## Input:

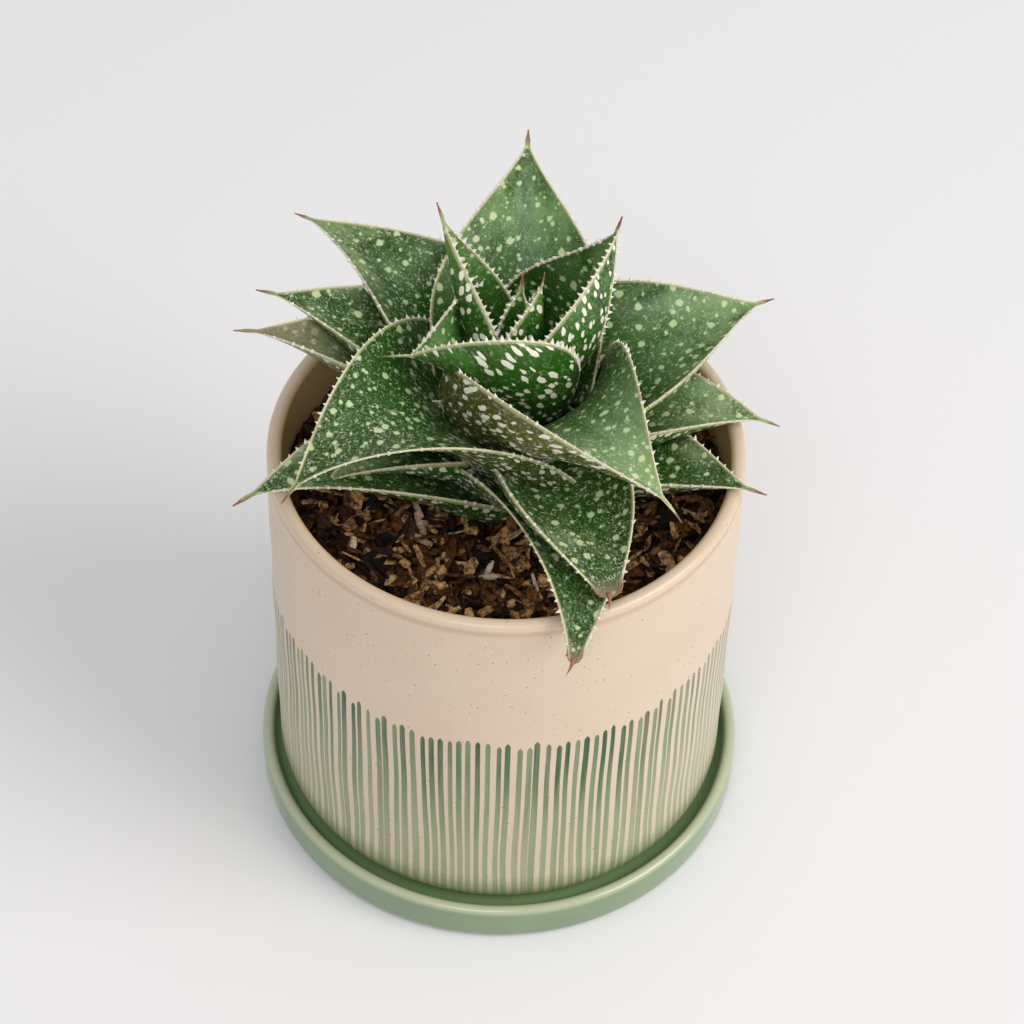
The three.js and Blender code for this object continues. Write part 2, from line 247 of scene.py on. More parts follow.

* * *

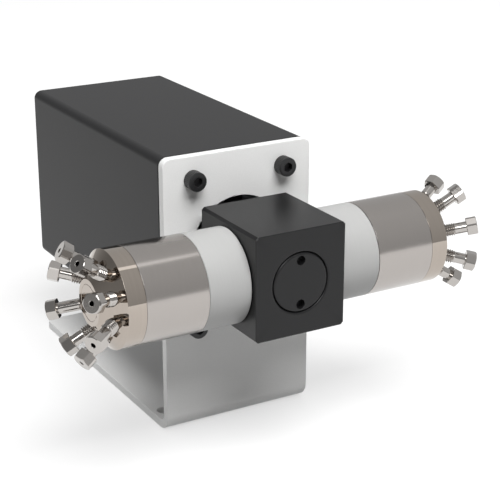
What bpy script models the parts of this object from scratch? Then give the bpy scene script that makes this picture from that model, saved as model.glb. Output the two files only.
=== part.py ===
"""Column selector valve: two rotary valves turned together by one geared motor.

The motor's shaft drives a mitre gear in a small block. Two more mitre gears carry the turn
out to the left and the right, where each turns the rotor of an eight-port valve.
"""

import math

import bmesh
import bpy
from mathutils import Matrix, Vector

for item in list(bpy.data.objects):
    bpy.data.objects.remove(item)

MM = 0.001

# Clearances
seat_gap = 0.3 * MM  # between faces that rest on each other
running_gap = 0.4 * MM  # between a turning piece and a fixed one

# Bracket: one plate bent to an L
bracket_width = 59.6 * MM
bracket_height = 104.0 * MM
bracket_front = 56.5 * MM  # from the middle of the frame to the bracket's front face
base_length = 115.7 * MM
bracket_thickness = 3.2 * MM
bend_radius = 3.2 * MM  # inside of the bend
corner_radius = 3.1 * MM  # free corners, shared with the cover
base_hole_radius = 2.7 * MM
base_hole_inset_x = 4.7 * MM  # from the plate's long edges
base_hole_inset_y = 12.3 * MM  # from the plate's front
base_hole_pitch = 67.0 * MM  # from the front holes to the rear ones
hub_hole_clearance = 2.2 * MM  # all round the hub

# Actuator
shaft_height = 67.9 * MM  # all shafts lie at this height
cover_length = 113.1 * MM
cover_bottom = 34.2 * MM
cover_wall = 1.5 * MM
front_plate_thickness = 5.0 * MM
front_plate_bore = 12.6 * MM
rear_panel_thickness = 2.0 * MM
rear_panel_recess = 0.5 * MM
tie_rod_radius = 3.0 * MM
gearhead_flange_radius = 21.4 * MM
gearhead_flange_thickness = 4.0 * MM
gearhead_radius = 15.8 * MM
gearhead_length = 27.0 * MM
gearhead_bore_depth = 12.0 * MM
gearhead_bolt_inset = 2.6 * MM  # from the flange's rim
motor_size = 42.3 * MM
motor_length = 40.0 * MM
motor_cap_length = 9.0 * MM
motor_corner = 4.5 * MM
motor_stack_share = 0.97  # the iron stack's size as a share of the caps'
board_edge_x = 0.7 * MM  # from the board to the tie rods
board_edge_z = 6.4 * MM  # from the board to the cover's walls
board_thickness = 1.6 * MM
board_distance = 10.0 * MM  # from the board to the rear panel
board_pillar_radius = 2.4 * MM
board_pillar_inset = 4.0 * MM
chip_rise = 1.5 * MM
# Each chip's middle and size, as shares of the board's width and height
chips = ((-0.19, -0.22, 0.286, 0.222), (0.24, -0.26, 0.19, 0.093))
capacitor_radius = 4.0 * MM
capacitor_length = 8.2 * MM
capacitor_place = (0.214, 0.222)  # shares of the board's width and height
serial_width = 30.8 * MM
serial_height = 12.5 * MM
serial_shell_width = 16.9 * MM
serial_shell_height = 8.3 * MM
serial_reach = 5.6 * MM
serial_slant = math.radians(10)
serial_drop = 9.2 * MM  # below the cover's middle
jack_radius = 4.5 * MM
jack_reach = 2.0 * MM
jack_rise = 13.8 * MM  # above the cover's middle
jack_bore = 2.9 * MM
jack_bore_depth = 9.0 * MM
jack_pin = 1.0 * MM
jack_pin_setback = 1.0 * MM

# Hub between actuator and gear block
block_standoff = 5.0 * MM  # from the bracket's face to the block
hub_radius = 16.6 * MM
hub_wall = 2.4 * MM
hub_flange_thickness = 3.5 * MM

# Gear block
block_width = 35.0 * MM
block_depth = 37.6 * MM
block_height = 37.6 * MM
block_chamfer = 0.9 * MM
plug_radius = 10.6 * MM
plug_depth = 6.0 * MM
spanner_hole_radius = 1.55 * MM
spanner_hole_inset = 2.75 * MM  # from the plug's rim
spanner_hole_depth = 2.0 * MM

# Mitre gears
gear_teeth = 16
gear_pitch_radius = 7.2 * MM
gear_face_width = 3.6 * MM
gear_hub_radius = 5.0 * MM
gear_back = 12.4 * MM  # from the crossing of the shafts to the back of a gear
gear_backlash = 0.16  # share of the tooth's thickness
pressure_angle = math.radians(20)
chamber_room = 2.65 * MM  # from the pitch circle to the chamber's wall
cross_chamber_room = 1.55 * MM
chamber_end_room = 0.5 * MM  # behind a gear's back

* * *

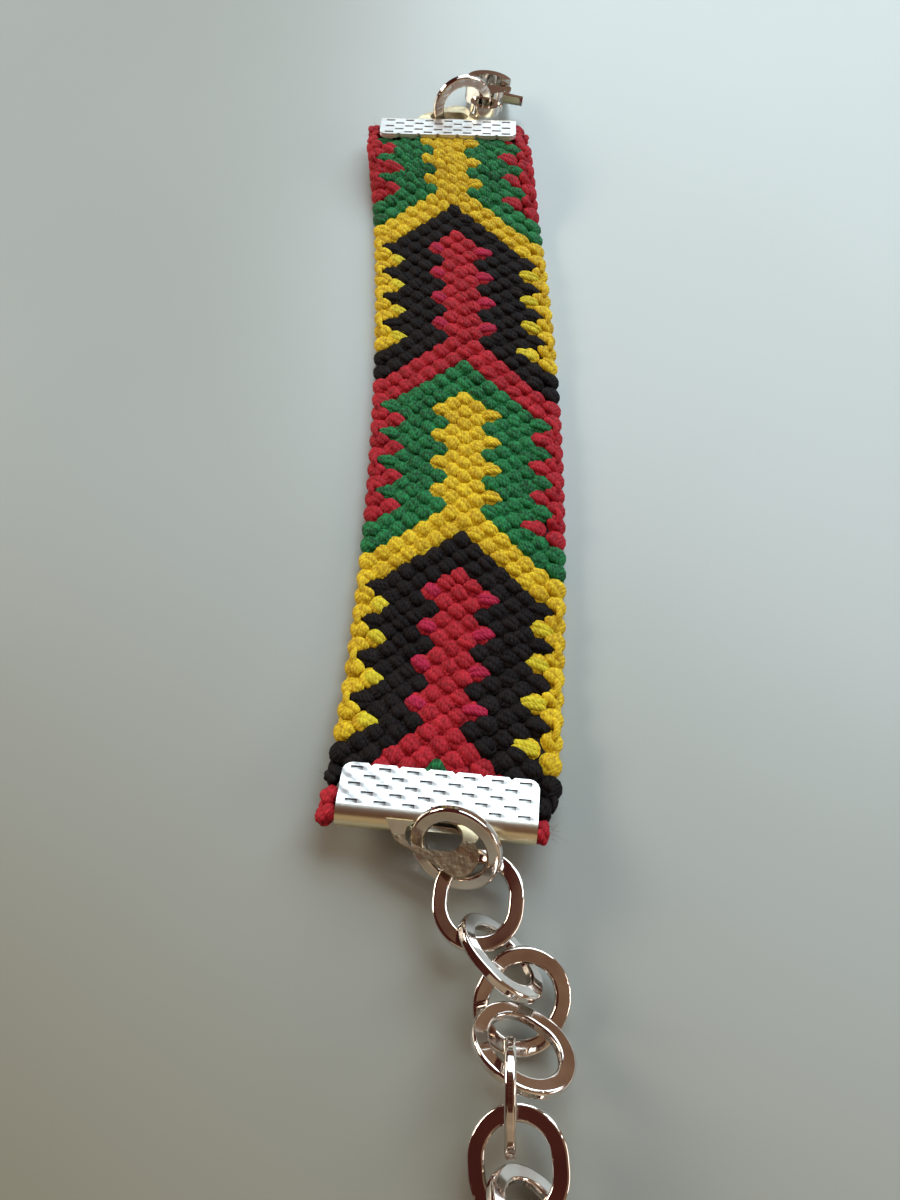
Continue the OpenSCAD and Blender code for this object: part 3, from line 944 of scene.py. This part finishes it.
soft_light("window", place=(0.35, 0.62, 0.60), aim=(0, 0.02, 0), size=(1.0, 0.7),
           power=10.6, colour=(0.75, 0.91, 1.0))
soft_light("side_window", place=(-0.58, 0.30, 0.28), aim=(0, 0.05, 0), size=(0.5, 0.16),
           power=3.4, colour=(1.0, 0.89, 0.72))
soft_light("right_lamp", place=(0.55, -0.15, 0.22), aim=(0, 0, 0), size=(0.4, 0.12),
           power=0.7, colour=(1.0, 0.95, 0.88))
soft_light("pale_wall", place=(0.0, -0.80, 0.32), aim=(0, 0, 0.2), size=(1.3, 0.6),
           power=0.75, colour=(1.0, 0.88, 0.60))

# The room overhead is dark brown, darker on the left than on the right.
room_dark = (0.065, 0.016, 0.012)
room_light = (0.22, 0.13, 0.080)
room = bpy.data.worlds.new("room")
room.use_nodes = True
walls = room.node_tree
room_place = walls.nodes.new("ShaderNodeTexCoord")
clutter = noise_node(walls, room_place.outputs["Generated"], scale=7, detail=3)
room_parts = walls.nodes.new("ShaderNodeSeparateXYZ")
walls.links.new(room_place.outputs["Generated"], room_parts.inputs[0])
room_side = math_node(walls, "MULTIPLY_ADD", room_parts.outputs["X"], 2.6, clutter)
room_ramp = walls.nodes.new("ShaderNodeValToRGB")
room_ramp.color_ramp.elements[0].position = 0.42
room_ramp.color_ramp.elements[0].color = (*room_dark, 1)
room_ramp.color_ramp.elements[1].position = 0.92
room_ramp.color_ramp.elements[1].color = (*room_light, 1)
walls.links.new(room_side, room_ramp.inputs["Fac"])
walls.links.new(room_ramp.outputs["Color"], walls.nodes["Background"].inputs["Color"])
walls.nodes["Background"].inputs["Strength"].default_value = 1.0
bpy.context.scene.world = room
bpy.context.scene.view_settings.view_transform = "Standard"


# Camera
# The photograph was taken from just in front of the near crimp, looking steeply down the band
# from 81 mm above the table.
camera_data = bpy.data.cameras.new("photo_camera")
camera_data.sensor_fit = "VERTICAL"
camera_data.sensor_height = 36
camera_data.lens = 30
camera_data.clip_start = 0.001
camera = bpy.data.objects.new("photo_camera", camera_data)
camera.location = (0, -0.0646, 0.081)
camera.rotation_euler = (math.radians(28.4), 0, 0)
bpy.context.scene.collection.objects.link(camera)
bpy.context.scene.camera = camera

## Prompt:
Look through the entries above and list every line containing "code".

## Exercise result:
The three.js and Blender code for this object continues. Write part 2, from line 247 of scene.py on. More parts follow.
Continue the OpenSCAD and Blender code for this object: part 3, from line 944 of scene.py. This part finishes it.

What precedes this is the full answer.